Era Reformasi di Indonesia dimulai pada pertengahan 1998, tepatnya saat Presiden Soeharto mengundurkan diri pada 21 Mei 1998 dan digantikan wakil presiden BJ Habibie. Pengunduran diri ini ialah dampak dari ketidakpuasan masyarakat Indonesia terhadap pemerintahan pimpinan Soeharto saat itu yang juga disusul dengan krisis finansial Asia yang menyebabkan ekonomi Indonesia melemah. Ketidakpuasan masyarakat ini dituangkan melalui demonstrasi besar-besaran yang dilakukan oleh berbagai organisasi aksi mahasiswa di berbagai wilayah Indonesia.
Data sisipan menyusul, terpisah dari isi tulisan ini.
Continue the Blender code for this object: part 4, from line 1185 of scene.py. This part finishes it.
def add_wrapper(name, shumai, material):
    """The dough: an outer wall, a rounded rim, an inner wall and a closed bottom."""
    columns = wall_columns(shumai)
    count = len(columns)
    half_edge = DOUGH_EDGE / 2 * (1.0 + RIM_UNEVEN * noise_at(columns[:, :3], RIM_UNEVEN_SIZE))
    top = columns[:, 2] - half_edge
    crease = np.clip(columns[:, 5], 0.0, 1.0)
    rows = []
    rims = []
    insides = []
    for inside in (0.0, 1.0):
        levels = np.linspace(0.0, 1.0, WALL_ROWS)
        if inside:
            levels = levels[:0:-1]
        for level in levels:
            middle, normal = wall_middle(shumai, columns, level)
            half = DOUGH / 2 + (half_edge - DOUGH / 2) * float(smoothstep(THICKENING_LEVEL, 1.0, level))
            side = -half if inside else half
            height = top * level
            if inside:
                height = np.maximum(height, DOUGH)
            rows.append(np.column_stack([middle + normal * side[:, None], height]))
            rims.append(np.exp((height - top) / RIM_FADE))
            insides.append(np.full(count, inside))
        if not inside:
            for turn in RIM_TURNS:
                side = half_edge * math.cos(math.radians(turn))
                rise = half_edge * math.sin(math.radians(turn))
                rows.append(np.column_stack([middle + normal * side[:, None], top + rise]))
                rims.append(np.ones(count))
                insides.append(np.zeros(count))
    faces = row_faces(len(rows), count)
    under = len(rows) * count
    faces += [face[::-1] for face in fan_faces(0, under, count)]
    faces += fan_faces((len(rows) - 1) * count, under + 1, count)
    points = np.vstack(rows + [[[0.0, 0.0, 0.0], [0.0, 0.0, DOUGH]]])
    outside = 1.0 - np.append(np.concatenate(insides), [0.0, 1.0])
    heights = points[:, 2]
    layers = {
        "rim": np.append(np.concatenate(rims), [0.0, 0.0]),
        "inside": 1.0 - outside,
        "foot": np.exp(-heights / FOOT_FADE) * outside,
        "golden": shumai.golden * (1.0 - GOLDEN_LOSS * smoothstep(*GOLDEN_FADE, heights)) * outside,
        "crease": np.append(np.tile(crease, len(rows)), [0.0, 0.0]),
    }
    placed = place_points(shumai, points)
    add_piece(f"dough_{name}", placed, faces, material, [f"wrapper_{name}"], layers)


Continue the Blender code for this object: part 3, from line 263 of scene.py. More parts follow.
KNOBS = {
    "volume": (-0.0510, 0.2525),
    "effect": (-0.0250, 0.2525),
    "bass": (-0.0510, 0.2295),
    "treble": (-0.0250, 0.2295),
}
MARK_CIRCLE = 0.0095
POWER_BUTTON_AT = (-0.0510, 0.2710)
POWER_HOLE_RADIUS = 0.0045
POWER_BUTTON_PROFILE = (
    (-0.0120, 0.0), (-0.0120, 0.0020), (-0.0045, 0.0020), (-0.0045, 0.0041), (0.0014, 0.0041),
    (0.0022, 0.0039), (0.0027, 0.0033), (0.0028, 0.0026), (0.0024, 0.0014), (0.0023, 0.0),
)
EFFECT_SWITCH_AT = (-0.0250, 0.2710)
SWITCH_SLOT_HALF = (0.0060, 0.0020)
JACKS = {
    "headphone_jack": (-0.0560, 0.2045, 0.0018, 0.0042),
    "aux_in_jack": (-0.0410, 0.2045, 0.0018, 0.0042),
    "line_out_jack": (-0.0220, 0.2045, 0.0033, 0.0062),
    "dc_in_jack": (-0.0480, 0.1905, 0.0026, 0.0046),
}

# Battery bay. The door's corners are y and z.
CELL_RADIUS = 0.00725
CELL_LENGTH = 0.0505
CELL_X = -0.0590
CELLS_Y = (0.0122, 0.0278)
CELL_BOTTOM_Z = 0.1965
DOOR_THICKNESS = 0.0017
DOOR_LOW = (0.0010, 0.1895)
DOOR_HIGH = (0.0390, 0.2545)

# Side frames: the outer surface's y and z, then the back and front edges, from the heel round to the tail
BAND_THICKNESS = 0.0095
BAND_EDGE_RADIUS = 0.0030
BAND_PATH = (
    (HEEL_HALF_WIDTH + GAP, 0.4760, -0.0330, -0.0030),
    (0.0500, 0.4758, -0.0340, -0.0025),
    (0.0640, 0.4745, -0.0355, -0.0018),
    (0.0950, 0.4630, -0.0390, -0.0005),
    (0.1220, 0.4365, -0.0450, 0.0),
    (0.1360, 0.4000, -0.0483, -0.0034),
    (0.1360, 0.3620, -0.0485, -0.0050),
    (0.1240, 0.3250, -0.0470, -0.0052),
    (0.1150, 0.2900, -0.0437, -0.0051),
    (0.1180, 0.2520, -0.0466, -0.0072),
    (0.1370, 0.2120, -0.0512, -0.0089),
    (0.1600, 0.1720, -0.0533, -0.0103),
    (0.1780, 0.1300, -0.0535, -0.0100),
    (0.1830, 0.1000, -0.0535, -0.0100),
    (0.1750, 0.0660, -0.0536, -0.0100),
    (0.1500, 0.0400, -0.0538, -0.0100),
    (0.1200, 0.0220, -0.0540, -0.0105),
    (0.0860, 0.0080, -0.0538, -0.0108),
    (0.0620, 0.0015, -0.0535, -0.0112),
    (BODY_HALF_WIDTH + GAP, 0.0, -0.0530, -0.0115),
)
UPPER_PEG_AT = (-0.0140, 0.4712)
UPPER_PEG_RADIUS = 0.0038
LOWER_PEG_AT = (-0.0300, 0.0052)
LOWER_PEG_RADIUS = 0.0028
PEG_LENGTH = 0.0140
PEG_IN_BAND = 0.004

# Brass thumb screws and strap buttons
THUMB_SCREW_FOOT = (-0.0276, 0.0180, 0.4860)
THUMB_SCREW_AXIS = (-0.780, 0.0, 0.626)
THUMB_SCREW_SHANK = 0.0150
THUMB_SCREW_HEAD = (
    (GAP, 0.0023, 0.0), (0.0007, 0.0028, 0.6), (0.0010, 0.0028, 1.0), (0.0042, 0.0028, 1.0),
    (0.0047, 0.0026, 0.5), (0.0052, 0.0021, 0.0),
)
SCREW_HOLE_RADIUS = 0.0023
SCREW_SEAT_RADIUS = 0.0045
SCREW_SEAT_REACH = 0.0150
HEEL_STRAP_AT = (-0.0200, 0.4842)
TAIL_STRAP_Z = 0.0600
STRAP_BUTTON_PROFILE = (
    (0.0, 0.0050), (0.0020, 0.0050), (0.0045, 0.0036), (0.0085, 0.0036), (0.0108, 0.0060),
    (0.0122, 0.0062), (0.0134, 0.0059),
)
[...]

Tragedi Trisakti adalah salah satu tragedi puncak jatuhnya rezim Soeharto. Tragedi Trisakti yang meletus pada tanggal 12 Mei 1998 memicu Kerusuhan Mei 1998 sehari setelahnya. Gerakan mahasiswa pun meluas hampir diseluruh Indonesia. Di bawah tekanan yang besar baik dari dalam maupun dari luar negeri, akhirnya kekuasaan Soeharto dapat ditumbangkan, ia akhirnya memilih mengundurkan diri dari kursi kekuasaan yang telah didudukinya selama 32 tahun.

Keberadaan Pancasila dalam kehidupan politik yang banyak mengalami perubahan konstitusional dan rezim kekuasaan (1945 – 1978) Pancasila selalu dipertahankan. Hal demikian memperlihatkan Pancasila mengandung kenyataan yang hidup dan tumbuh dalam sanubari orang per orang dalam masyarakat, sehingga Pancasila selalu dipertahankan oleh rakyat Indonesia yang mendukung tiap-tiap negara nasional yang lahir di atas bumi tumpah darah Indonesia. Dengan Pancasila rakyat Indonesia telah bersatu dalam revolusi dan dalam perjuangan sejak hari proklamasi. Pancasila merupakan kristalisasi daripada intisari perjuangan kemerdekaan nasional di abad ke-20.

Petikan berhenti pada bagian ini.